ACG Market Review – Q2 2023

(Download the full report HERE)

Global Highlights

  • Economy – A much anticipated recession has yet to materialize despite aggressive Fed policy over the past few quarters
  • Equities – A handful of U.S. Mega Cap companies drove returns in what has been a bounce-back first half of the year for stocks
  • Fixed Income – Volatility remained high relative to history amid uncertainty around inflation, economic growth, and Fed policy

Optimism Returns to Equity Markets

After a painful 2022, the second quarter built on what has been a rebound first half of the year for stocks. The quarter began with some lingering worry over broader repercussions from stress in the regional banking sector, ongoing uncertainty around the pace and direction of U.S. Federal Reserve (“Fed”) policy, and the threat of a recession that has been hanging over the economy for several months. Fed rate hikes, despite a pause in June, have failed to outweigh the bullish sentiment driving markets so far in 2023. Stock indexes across the globe were universally positive in Q2 driven by multiple catalysts including declining inflation, resilient company earnings, enthusiasm over the prospects for artificial intelligence (“AI”), and economic data that has buoyed hopes for a soft landing. The second half of the year will likely test the strength of the recent rally as the Fed is expected to resume rate hikes in its ongoing battle against inflation and markets look for breadth to support performance that has been driven by a handful of mega cap companies.

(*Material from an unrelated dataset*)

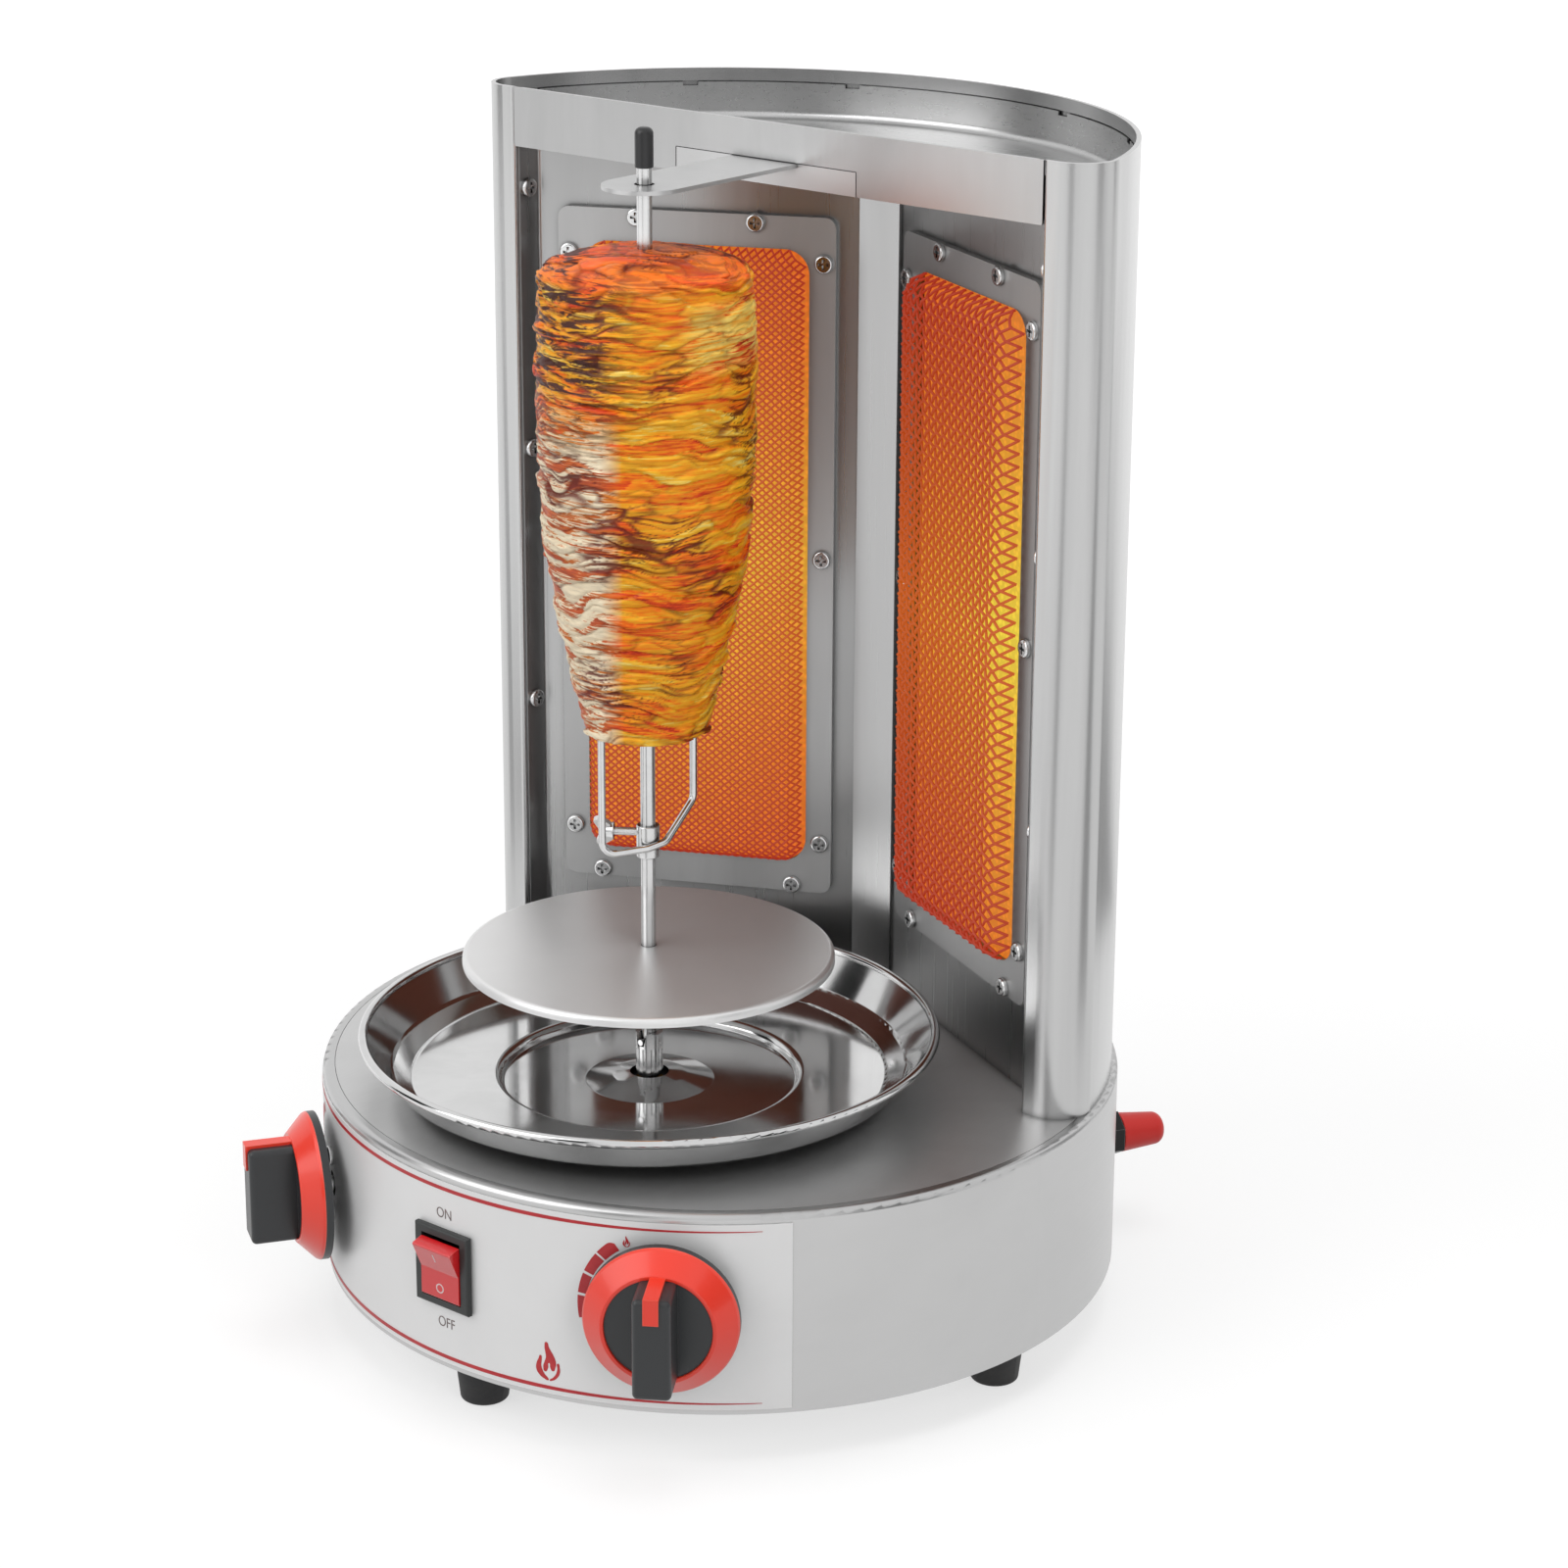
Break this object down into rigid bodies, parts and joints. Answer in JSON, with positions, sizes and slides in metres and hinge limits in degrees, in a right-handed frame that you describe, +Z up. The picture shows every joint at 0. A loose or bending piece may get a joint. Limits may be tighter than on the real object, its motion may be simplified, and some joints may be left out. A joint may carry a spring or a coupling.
{
  "type": "vertical rotisserie grill",
  "caption": "Table-top gas grill with a motor-turned vertical spit, drip tray, curved rear housing with infrared burners in a V, and control knobs.",
  "frame": {"origin": "axis of the round base, in the plane that its feet stand on", "axes": "+Z up, -Y to the front where the switch and knobs are, +X to the right of someone facing the front"},
  "size_m": [0.31, 0.3253, 0.4645],
  "materials": {
    "base_shell": "satin stainless steel",
    "base_top_plate": "dark satin steel",
    "bottom_cover": "plain steel",
    "rubber_feet": "matt black",
    "foot_fasteners": "zinc plated",
    "control_label": "printed silver sheet",
    "valve_screws": "polished",
    "switch_housing": "matt black",
    "power_rocker": "gloss red",
    "gas_manifold": "plain pipe",
    "gas_nipple": "turned brass",
    "inlet_nut": "black",
    "inlet_cap": "soft red rubber",
    "injectors": "turned brass",
    "mixing_tubes": "plain steel tube",
    "cord_gland": "matt black",
    "wiring": "insulated lead",
    "motor_bracket": "plain steel",
    "motor_gearbox": "plated steel case",
    "motor_case": "dark case",
    "motor_screws": "plated",
    "drive_bush": "sintered bronze",
    "output_shaft": "ground steel",
    "drive_socket": "turned steel",
    "spit_rod": "polished stainless steel",
    "tip_cap": "black cap",
    "fat_disc": "polished stainless steel",
    "disc_collar": "turned steel",
    "meat_stack": "roasted slices",
    "meat_fork": "stainless wire",
    "thumb_screw": "plated",
    "drip_tray": "polished pressed steel",
    "rear_casing": "polished stainless steel",
    "front_band": "polished stainless steel",
    "recess_ceiling": "plain steel",
    "spit_bracket": "satin stainless steel",
    "warming_tray": "satin stainless steel",
    "centre_strip": "satin stainless steel",
    "housing_fasteners": "polished",
    "burner_screws": "polished",
    "feed_pipes": "bent tube",
    "burner_tiles": "glowing ceramic",
    "burner_gaskets": "fibre strip",
    "burner_boxes": "aluminised steel",
    "valve_body": "turned brass",
    "valve_plunger": "turned brass",
    "valve_stem": "turned steel",
    "knob_ring": "gloss red",
    "knob_grip": "black moulding",
    "inner_panel": "satin stainless steel",
    "burner_frame": "satin stainless steel",
    "burner_mesh": "heat-stained woven wire"
  },
  "bodies": {
    "housing": {"base_shell": "base_shell", "base_top_plate": "base_top_plate", "bottom_cover": "bottom_cover", "rubber_feet": "rubber_feet", "foot_fasteners": "foot_fasteners", "control_label": "control_label", "valve_screws": "valve_screws", "switch_housing": "switch_housing", "gas_manifold": "gas_manifold", "gas_nipple": "gas_nipple", "inlet_nut": "inlet_nut", "injectors": "injectors", "mixing_tubes": "mixing_tubes", "cord_gland": "cord_gland", "wiring": "wiring", "motor_bracket": "motor_bracket", "motor_gearbox": "motor_gearbox", "motor_case": "motor_case", "motor_screws": "motor_screws", "drive_bush": "drive_bush", "rear_casing": "rear_casing", "front_band": "front_band", "recess_ceiling": "recess_ceiling", "spit_bracket": "spit_bracket", "warming_tray": "warming_tray", "centre_strip": "centre_strip", "housing_fasteners": "housing_fasteners", "burner_screws": "burner_screws", "feed_pipes": "feed_pipes", "burner_tiles": "burner_tiles", "burner_gaskets": "burner_gaskets", "burner_boxes": "burner_boxes", "right_valve_body": "valve_body", "left_valve_body": "valve_body", "right_inner_panel": "inner_panel", "left_inner_panel": "inner_panel", "right_burner_frame": "burner_frame", "left_burner_frame": "burner_frame", "right_burner_mesh": "burner_mesh", "left_burner_mesh": "burner_mesh"},
    "drive": {"output_shaft": "output_shaft", "drive_socket": "drive_socket"},
    "spit": {"spit_rod": "spit_rod", "tip_cap": "tip_cap", "fat_disc": "fat_disc", "disc_collar": "disc_collar", "meat_stack": "meat_stack"},
    "fork": {"meat_fork": "meat_fork"},
    "thumb_screw": {"thumb_screw": "thumb_screw"},
    "drip_tray": {"drip_tray": "drip_tray"},
    "right_plunger": {"right_valve_plunger": "valve_plunger"},
    "right_knob": {"right_knob_grip": "knob_grip", "right_knob_ring": "knob_ring", "right_valve_stem": "valve_stem"},
    "left_plunger": {"left_valve_plunger": "valve_plunger"},
    "left_knob": {"left_knob_grip": "knob_grip", "left_knob_ring": "knob_ring", "left_valve_stem": "valve_stem"},
    "rocker": {"power_rocker": "power_rocker"},
    "inlet_cap": {"inlet_cap": "inlet_cap"}
  },
  "joints": [
    {"name": "drive_spin", "type": "hinge", "parent": "housing", "child": "drive", "pos_m": [0, -0.042, 0.11], "axis": [0, 0, 1], "continuous": true},
    {"name": "spit_lift", "type": "slide", "parent": "drive", "child": "spit", "axis": [0, 0, 1], "range_m": [0, 0.018]},
    {"name": "fork_slide", "type": "slide", "parent": "spit", "child": "fork", "axis": [0, 0, 1], "range_m": [-0.025, 0]},
    {"name": "thumb_screw_turn", "type": "hinge", "parent": "fork", "child": "thumb_screw", "pos_m": [-0.01081, -0.04921, 0.1985], "axis": [-0.832, -0.5548, 0], "range_deg": [0, 360]},
    {"name": "tray_lift", "type": "slide", "parent": "housing", "child": "drip_tray", "axis": [0, 0, 1], "range_m": [0, 0.03]},
    {"name": "right_knob_push", "type": "slide", "parent": "housing", "child": "right_plunger", "axis": [-0.5446, 0.8387, 0], "range_m": [0, 0.0025], "stiffness_N_per_m": 800, "springref_m": -0.0025},
    {"name": "right_knob_turn", "type": "hinge", "parent": "right_plunger", "child": "right_knob", "pos_m": [0.08464, -0.13033, 0.06], "axis": [0.5446, -0.8387, 0], "range_deg": [0, 110]},
    {"name": "left_knob_push", "type": "slide", "parent": "housing", "child": "left_plunger", "axis": [0.5446, 0.8387, 0], "range_m": [0, 0.0025], "stiffness_N_per_m": 800, "springref_m": -0.0025},
    {"name": "left_knob_turn", "type": "hinge", "parent": "left_plunger", "child": "left_knob", "pos_m": [-0.08464, -0.13033, 0.06], "axis": [-0.5446, -0.8387, 0], "range_deg": [0, 110]},
    {"name": "power_rocker_tilt", "type": "hinge", "parent": "housing", "child": "rocker", "pos_m": [0, -0.1549, 0.06], "axis": [-1, 0, 0], "range_deg": [0, 24]},
    {"name": "inlet_cap_pull", "type": "slide", "parent": "housing", "child": "inlet_cap", "axis": [0.5299, 0.848, 0], "range_m": [0, 0.03]}
  ]
}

Inflation, the Fed, and Recession Predictions

Inflation metrics exhibited further progress towards the Fed’s 2.0% target. After peaking around 8.0% year-over-year during the middle of 2022, recent readings have marked CPI around 4.0% with expectations for continued declines into the second half of 2023 and 2024. Energy prices and new/used vehicles, which were key contributors to high inflation readings a year ago, have normalized and recently been net detractors to monthly headline CPI in some cases. The difficulty for the Fed is that inflation remains above target and has remained sticky in places like shelter costs or shifted to service-oriented sections of the economy.

Given improving inflation numbers and an unemployment rate that has remained low at 3.7% among other factors, the FOMC voted to hold policy rates steady at their June 2023 meeting after ten consecutive hikes. An additional explanation for the pause is that the committee was wary to roil markets that had priced-in a pause based both on market indicators and comments from Fed governors leading up to their June meeting. Expectations are that this pause will be temporary. Comments by Chairman Powell and the committee’s dot plot suggest that the Fed will remain hawkish over the intermediate term and likely raise rates 1-2 more times before year-end. Interestingly, the market has yet to fully trust Fed guidance, with market-implied pricing suggesting that the Fed Funds Rate will remain at current levels before declining in 2024 and 2025.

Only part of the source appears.